Less than two years after Zulily’s triumphant debut as one of only a handful of public e-commerce companies in the US, the once popular flash sales site is being bought by the parent company of staid television-shopping network QVC.

Zulily’s quick ascent, and subsequent slump, shows just how tough it is for a pure-play e-commerce company to make it in the cutthroat world of online retail, where shoppers have fewer and fewer brand allegiances and more than a quarter of US online sales are still rung up by industry leader Amazon.com.

As venture-capital funding oozes into e-commerce startups around the world, it’s worth taking note of Zulily’s fate, as well as other cases of fad-induced websites like Fab.com and Groupon.

Once growing as fast as 45% a year, online sales growth has pretty much flatlined in the US at around 15%. Meanwhile, traditional brick-and-mortar retailers like Walmart and Staples are finally waking up to online shopping—and throwing billions of dollars into growing sales and striking deals with rivals in a bid to keep up with Amazon.

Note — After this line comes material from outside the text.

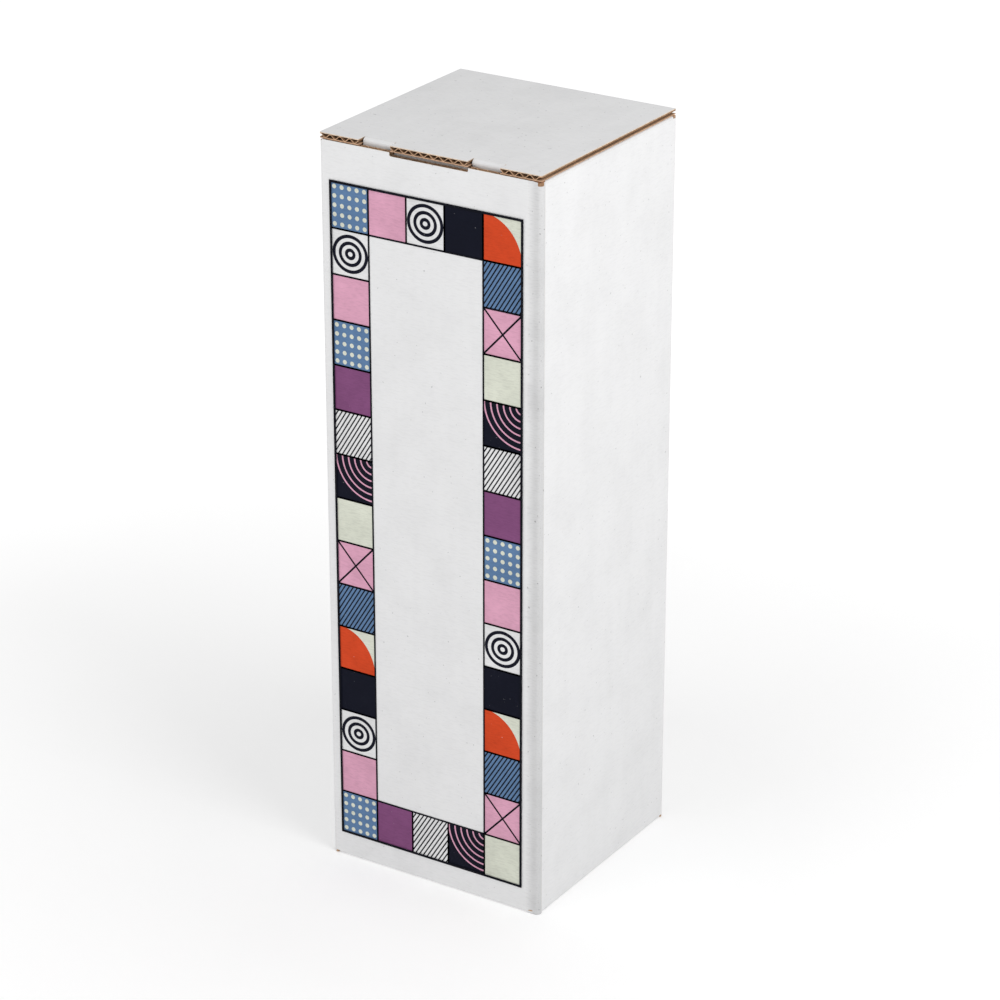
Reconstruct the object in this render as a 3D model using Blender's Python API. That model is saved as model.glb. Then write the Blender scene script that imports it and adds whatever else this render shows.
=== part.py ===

Still, in just four years, Zulily was able to convince investors that its coveted customer base of wealthy, millennial moms, and its ideas about the future of retail were worth $2.6 billion. Backed by big venture capitalists like Andreessen Horowitz, Zulily was hailed as a retailer that could “finally beat Amazon.”

Turns out, it’s pretty difficult to create a rival to Amazon—a lesson today’s hot e-commerce startups like Jet.com might heed.

As Andreessen’s own Chris Dixon explained years ago in a blog post: ”Scale and brand effects make e-commerce incumbents nearly unbeatable.” And as one entrepreneur said, “If it has a UPC code, Amazon will beat you.”

Zulily’s sales growth has evaporated as customers complain about poor customer service, its no-return policy, and sometimes weeks-long wait times to receive toys, shoes, and clothes—policies that run counter to Amazon’s focus on fast—sometimes one-hour—delivery times.

Still, QVC’s $2.4-billion acquisition of Zulily looks like a steal for the old-time television shopping network, which began 30 years ago out of sleepy, West Chester, Pennsylvania: The company bought Zulily for $18.75 a share on Monday (Aug. 17), after Zulily went public at $22 a share.

And while QVC hopes the Zulily purchase will reach younger shoppers and complement its current customer base of women in their 50s-and-60s, the combined company will still face an uphill battle as home shopping declines and the e-commerce battle continues to escalate.